◆ **Exercise**
Write out only the span of lines that begins at the line with "Model this object" and ends at the line with "countersunk screw holes.". Keep both end lines, word for word.

##### Records shown #####

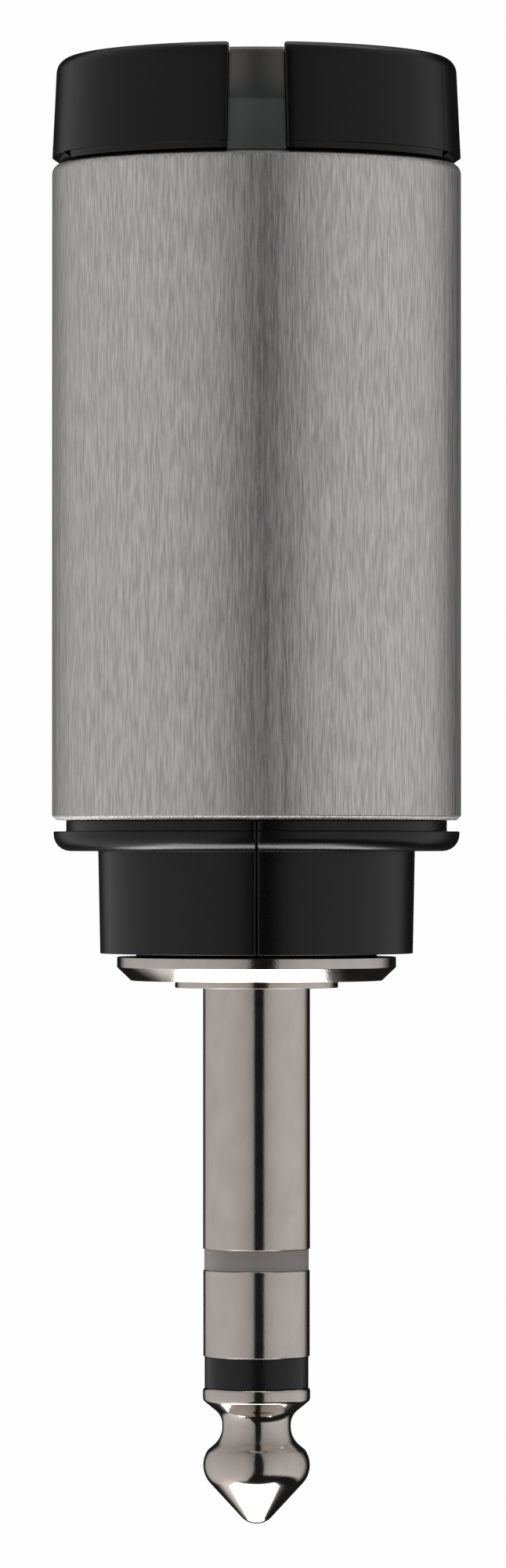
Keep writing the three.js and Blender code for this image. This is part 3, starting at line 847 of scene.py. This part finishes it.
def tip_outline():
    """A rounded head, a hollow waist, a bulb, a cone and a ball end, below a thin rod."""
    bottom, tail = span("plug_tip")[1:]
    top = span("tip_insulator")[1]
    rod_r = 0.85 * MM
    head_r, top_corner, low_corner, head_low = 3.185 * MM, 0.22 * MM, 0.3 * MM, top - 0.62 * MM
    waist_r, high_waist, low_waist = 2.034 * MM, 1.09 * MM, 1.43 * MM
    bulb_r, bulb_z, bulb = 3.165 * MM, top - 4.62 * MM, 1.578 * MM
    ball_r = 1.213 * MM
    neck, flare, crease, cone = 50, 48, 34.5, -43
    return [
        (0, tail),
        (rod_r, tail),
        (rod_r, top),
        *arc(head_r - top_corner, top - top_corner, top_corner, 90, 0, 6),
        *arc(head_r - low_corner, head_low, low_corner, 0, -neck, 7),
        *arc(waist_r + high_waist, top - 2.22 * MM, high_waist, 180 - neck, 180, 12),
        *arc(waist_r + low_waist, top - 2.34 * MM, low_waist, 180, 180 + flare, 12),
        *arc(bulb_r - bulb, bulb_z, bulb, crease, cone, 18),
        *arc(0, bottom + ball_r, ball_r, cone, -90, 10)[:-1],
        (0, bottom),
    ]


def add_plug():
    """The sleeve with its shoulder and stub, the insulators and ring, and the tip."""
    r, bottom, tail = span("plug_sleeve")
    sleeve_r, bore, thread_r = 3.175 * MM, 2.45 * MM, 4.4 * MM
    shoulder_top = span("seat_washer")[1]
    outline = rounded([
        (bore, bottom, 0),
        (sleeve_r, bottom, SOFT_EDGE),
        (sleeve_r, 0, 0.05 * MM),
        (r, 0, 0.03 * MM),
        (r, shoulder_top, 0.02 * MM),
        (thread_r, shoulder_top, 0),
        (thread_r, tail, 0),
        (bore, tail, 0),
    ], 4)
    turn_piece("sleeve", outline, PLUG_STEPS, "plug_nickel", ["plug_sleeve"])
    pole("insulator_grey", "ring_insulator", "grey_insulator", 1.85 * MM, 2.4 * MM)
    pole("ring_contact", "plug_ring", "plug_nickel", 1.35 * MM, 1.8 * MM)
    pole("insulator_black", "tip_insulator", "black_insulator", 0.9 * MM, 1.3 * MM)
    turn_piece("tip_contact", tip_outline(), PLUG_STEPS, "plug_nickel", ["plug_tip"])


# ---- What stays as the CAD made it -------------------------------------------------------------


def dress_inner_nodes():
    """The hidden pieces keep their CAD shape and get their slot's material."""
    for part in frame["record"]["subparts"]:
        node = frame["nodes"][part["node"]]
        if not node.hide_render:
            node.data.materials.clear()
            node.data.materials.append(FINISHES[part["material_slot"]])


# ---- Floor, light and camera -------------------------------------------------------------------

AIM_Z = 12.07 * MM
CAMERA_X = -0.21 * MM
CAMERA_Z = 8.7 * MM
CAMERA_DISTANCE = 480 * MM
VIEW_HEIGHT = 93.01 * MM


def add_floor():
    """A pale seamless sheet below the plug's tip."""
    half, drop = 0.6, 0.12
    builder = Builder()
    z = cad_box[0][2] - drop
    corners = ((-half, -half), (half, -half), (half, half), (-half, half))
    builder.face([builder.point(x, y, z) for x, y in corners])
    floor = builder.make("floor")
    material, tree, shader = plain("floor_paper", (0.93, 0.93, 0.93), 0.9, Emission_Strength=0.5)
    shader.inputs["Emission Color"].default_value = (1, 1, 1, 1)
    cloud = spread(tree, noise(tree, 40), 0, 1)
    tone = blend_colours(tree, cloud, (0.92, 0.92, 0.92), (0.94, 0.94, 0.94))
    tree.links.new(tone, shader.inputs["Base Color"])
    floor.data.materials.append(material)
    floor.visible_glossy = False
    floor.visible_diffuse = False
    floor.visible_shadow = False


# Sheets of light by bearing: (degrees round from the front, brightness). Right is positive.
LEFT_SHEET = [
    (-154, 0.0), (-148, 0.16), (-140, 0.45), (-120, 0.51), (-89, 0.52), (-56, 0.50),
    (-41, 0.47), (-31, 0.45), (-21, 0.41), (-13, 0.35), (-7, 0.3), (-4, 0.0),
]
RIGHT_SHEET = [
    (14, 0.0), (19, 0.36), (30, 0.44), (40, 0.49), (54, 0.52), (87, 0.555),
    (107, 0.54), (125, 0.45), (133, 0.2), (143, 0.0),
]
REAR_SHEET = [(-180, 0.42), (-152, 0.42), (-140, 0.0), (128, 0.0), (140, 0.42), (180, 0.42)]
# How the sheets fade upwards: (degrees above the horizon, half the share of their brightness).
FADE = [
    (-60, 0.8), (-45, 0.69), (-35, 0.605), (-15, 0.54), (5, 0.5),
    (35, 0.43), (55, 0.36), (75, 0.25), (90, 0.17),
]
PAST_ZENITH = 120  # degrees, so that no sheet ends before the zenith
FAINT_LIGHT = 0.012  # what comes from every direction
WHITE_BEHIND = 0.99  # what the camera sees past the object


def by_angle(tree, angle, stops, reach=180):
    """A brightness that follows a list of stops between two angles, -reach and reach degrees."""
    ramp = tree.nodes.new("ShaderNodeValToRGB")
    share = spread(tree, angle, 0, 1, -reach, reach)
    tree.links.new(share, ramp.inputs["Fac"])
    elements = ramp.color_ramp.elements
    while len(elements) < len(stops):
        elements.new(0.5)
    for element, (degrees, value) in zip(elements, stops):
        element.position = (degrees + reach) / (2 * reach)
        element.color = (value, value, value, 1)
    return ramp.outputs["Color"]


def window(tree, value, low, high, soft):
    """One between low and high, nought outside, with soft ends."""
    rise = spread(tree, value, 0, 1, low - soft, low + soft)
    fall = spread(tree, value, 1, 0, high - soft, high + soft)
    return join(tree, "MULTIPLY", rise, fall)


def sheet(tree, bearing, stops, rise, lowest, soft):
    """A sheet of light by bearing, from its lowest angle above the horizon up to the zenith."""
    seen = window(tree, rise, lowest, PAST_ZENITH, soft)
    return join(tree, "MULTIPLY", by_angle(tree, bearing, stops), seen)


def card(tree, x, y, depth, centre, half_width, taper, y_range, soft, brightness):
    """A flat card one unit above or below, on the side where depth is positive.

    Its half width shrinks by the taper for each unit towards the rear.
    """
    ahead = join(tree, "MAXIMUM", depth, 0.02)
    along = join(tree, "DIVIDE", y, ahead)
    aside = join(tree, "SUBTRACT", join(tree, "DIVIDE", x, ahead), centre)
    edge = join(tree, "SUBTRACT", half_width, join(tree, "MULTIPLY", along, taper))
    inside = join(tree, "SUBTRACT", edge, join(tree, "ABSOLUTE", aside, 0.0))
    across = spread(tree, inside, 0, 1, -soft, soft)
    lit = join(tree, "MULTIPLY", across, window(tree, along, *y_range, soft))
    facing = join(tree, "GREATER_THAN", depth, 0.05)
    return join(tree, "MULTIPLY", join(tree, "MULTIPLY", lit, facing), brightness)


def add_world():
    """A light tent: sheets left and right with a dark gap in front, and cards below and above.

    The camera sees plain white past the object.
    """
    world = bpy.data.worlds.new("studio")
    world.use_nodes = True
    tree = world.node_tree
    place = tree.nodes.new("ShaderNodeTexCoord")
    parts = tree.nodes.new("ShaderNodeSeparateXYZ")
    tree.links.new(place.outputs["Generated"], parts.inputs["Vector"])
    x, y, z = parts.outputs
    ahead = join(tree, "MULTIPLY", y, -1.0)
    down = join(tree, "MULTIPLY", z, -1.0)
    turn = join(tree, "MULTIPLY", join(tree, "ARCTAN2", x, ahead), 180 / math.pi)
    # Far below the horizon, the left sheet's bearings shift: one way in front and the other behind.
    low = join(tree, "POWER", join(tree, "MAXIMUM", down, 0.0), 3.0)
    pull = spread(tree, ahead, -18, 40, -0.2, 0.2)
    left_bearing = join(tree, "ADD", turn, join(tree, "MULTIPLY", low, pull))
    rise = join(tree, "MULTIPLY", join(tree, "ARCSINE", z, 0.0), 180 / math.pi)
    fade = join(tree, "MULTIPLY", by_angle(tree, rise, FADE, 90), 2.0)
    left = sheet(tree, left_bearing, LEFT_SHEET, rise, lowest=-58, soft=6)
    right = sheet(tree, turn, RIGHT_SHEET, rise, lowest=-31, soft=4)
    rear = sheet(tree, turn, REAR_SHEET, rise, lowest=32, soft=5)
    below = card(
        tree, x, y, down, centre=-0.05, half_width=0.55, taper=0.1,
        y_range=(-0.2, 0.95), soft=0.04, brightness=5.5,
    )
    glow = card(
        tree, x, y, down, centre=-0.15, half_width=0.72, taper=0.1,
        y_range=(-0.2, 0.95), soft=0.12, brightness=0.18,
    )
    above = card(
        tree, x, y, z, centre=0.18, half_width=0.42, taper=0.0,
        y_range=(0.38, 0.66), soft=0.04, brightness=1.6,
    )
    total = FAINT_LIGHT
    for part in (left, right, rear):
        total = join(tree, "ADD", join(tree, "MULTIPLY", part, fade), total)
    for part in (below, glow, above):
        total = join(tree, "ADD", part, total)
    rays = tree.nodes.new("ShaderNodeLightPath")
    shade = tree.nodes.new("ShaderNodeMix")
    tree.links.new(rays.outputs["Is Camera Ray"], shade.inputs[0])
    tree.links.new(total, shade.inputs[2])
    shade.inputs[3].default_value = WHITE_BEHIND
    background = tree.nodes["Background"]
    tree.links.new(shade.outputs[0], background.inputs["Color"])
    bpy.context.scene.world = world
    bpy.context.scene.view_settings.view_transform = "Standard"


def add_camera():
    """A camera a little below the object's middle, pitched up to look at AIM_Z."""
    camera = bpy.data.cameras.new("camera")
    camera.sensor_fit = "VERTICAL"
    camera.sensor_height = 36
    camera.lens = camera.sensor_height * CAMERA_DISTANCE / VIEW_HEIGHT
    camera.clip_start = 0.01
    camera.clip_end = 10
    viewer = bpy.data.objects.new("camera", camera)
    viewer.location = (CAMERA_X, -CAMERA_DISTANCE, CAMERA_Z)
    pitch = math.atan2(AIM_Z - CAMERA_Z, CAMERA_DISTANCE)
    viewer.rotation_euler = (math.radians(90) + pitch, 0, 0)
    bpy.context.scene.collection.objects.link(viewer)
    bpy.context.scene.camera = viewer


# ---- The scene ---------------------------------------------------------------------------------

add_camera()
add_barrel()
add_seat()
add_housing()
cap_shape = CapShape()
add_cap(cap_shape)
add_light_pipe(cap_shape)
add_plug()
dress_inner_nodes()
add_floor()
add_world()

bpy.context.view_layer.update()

#####
##### Records shown #####

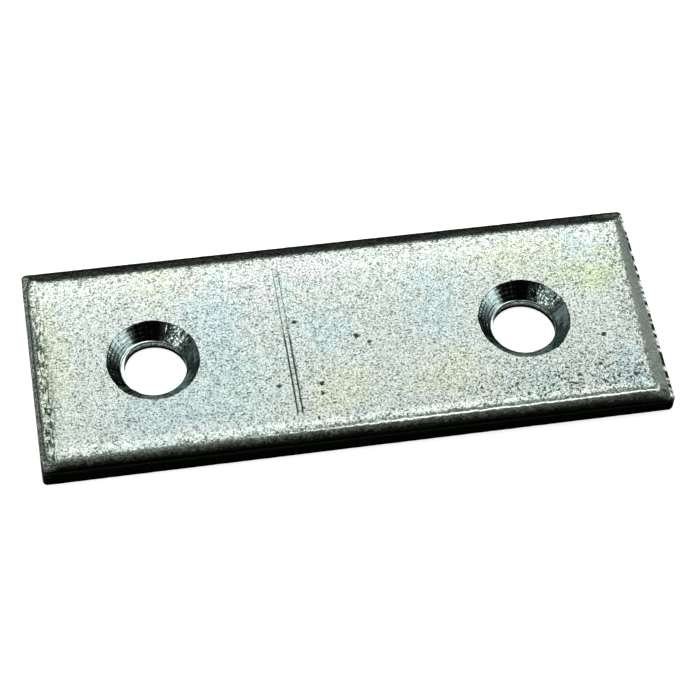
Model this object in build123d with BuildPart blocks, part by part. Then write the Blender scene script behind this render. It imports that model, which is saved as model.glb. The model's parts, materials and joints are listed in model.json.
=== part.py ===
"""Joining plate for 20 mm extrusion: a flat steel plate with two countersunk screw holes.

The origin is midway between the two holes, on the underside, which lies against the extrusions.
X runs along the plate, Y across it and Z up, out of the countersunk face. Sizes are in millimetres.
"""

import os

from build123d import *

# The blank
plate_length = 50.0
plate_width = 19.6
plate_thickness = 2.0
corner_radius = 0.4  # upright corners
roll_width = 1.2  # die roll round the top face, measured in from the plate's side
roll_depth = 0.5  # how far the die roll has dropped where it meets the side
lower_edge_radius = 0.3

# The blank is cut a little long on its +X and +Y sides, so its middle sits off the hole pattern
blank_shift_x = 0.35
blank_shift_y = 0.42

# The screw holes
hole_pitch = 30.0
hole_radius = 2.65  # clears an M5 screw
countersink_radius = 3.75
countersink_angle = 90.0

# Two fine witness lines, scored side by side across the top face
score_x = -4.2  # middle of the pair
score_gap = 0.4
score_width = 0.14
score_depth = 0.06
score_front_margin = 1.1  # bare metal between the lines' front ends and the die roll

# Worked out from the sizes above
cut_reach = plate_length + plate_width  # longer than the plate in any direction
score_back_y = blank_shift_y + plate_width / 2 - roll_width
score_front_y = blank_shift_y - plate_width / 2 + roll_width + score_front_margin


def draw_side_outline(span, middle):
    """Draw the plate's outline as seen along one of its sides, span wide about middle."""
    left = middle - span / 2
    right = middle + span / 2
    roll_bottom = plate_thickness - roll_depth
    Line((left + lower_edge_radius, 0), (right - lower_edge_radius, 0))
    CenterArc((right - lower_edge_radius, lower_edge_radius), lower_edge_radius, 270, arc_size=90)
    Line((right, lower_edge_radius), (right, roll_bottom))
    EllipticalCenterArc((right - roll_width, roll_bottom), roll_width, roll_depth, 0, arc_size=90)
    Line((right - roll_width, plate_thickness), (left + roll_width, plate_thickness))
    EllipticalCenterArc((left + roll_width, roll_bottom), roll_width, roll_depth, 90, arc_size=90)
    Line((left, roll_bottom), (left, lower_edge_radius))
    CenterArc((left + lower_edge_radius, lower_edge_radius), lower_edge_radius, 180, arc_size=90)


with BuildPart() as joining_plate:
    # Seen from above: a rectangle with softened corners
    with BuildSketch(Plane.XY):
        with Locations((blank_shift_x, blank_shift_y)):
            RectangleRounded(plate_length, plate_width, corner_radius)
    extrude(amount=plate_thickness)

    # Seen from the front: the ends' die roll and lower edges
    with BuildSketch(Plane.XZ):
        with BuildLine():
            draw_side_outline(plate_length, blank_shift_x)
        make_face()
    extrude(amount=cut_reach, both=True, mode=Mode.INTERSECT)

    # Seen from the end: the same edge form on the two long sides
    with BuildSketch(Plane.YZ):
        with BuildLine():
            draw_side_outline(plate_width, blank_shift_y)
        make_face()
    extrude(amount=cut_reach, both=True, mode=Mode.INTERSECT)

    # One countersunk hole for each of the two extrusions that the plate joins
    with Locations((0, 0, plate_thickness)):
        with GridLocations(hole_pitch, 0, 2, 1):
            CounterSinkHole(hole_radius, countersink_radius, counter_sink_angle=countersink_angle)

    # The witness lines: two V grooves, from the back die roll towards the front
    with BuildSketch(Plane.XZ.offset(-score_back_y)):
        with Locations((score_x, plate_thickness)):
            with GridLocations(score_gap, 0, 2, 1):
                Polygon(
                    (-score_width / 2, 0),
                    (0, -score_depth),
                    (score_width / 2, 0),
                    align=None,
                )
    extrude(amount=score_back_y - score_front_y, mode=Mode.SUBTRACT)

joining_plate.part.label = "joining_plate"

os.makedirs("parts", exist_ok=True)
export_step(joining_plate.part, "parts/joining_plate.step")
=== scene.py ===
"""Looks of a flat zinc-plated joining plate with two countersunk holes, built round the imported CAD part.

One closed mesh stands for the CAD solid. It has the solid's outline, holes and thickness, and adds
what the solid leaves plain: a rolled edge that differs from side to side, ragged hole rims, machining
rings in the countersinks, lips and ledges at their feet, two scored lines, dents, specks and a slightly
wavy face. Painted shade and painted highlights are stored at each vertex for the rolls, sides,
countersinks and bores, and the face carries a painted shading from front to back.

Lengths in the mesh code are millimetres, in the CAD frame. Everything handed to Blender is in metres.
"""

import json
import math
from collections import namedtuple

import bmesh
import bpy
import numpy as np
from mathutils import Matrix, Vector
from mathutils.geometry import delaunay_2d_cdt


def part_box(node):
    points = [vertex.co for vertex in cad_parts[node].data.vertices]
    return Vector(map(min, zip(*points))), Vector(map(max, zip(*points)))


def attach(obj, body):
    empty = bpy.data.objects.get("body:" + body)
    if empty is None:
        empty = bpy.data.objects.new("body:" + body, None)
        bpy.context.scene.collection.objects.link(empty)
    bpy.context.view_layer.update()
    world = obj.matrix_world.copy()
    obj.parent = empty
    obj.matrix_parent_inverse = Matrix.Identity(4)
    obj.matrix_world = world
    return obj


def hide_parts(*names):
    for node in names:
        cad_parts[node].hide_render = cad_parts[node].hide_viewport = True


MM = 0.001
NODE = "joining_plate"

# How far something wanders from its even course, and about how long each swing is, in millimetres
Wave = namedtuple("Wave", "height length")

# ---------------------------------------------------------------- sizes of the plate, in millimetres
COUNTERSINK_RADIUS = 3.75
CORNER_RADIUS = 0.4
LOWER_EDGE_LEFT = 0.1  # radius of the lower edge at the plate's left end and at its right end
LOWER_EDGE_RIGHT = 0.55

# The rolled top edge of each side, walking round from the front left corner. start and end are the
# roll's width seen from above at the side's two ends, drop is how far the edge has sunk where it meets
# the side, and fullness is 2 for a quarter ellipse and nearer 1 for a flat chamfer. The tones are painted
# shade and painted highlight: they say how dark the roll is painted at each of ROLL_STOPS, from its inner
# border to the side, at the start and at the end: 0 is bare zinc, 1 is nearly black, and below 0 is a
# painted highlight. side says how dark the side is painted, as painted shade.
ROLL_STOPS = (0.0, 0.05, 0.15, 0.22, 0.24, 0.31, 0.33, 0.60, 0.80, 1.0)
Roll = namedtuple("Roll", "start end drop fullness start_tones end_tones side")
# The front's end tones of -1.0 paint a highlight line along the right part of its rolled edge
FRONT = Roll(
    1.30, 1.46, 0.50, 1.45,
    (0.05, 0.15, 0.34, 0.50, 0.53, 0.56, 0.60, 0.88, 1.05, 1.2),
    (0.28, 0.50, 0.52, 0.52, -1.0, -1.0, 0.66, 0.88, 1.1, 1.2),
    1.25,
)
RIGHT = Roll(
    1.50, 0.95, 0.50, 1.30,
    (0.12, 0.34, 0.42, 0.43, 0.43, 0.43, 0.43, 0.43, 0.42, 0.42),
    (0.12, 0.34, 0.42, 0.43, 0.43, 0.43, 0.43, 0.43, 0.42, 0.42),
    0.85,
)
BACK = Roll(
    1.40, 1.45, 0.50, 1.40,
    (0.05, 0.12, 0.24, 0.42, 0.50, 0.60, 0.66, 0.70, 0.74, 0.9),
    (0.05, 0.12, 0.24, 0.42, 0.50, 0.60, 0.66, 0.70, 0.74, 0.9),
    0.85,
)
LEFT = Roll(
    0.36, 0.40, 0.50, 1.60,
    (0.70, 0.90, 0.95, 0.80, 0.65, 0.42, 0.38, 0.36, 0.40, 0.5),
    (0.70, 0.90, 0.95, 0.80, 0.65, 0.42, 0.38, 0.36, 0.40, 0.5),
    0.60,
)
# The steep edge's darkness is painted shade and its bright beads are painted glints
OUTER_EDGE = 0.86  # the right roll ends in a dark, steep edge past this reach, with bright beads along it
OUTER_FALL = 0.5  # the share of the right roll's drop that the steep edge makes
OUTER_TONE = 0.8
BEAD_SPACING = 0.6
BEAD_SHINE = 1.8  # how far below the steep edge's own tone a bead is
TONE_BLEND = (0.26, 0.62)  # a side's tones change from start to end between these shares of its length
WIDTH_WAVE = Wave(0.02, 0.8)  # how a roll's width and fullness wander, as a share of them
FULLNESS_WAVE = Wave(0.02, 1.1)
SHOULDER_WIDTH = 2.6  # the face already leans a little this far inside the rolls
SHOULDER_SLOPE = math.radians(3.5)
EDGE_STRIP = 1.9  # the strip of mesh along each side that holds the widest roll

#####
##### Records shown #####

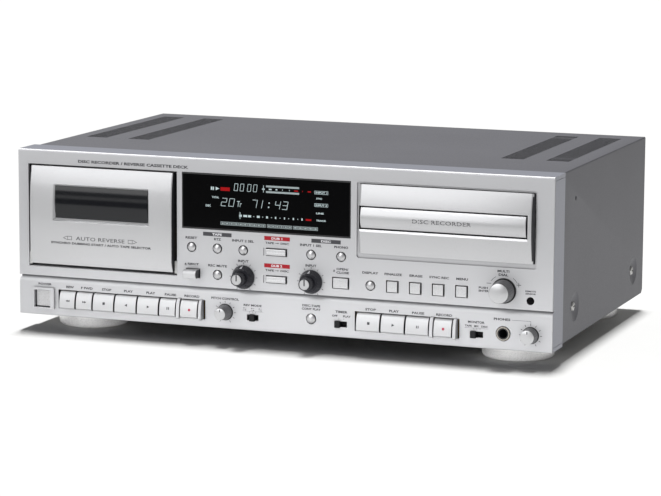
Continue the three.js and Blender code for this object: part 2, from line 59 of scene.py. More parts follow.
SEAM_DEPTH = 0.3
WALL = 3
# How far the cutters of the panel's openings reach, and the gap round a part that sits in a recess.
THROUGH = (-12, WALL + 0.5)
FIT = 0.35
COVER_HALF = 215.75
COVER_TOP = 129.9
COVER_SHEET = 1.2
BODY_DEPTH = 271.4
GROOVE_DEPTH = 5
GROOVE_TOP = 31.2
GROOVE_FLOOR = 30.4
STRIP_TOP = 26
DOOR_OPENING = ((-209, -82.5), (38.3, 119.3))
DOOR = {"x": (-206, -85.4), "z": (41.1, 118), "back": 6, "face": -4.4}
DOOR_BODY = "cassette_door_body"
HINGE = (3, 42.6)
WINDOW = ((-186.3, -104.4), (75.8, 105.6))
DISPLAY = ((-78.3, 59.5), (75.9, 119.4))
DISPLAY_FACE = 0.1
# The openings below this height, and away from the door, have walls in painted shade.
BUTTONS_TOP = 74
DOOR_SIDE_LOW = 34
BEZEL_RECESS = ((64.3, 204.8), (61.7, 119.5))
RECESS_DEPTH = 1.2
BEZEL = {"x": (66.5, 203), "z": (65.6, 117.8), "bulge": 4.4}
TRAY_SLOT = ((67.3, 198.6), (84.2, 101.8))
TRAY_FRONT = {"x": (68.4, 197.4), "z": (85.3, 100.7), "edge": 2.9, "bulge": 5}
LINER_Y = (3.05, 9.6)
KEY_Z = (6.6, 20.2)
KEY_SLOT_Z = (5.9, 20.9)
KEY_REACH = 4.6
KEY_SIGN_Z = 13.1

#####

◆ **Solved problem**
Model this object in build123d with BuildPart blocks, part by part. Then write the Blender scene script behind this render. It imports that model, which is saved as model.glb. The model's parts, materials and joints are listed in model.json.
=== part.py ===
"""Joining plate for 20 mm extrusion: a flat steel plate with two countersunk screw holes.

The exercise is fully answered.